A: Stay professional. Reply thoughtfully, not defensively. You don’t need to convince the person criticizing you. You need to show observers that you handle disagreement maturely. Most people respect that. Heated arguments, insults, or defensive responses hurt your reputation. Cool disagreement is a sign of confidence and maturity.
Q: Can I use LinkedIn if I’m just starting out in my field?
A: Absolutely. In fact, starting early is an advantage. Document your learning journey. Share what you’re figuring out. Build relationships with people further ahead. The combination of humility and visibility is powerful. You don’t need to be an expert to use LinkedIn effectively. You just need to be authentic.
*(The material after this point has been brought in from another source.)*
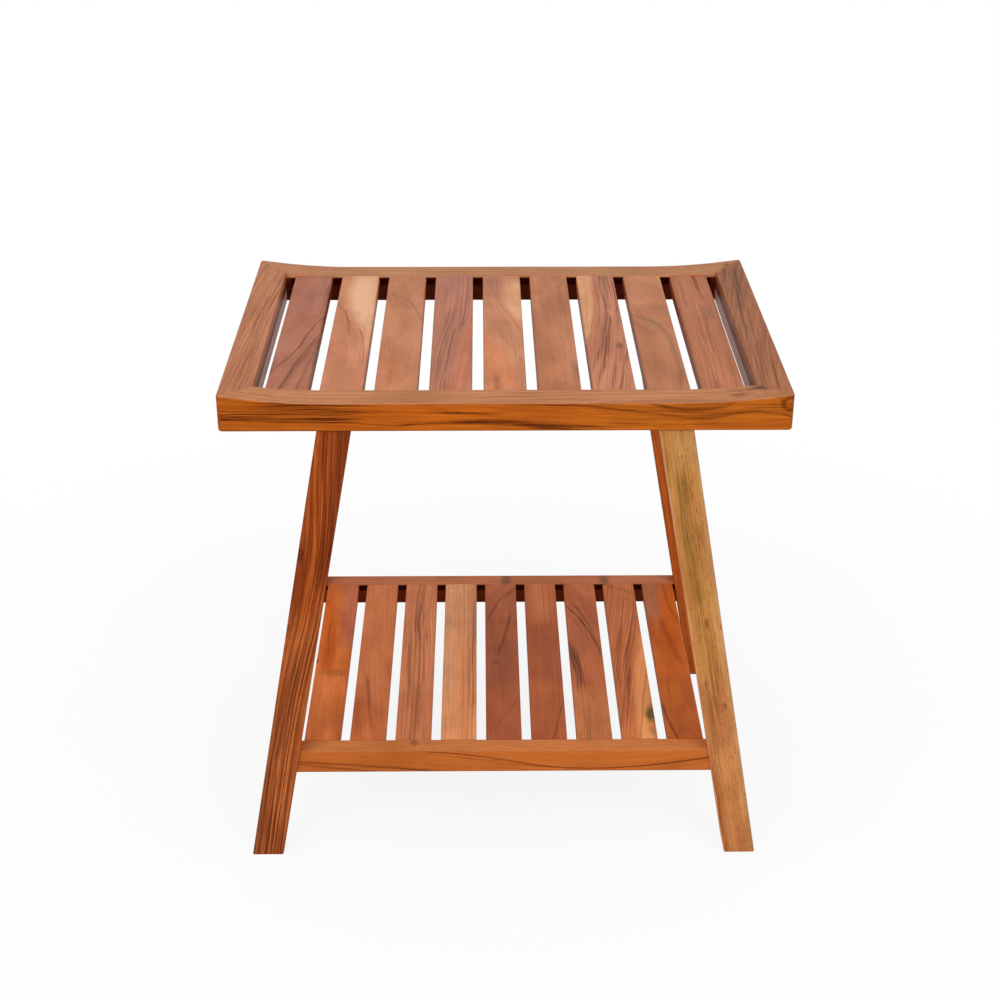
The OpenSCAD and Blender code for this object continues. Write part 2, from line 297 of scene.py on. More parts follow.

Q: What’s the best way to get LinkedIn recommendations?
A: Ask directly. Don’t be shy. Reach out to people you’ve worked closely with and ask if they’d be willing to write a recommendation. Offer to write one for them first (most will reciprocate). Be specific about what you’d like them to mention. Make it easy for them. Specific, detailed recommendations carry way more weight than generic ones.
Q: Should my LinkedIn profile be exactly the same as my resume?
A: No. Your resume is a formal document. Your LinkedIn profile is a marketing document about you as a professional. Your resume lists jobs. Your LinkedIn profile tells your story and communicates your value. They’re related but not the same. Your LinkedIn profile should be warmer, more specific to your actual value, and more strategically written than your resume.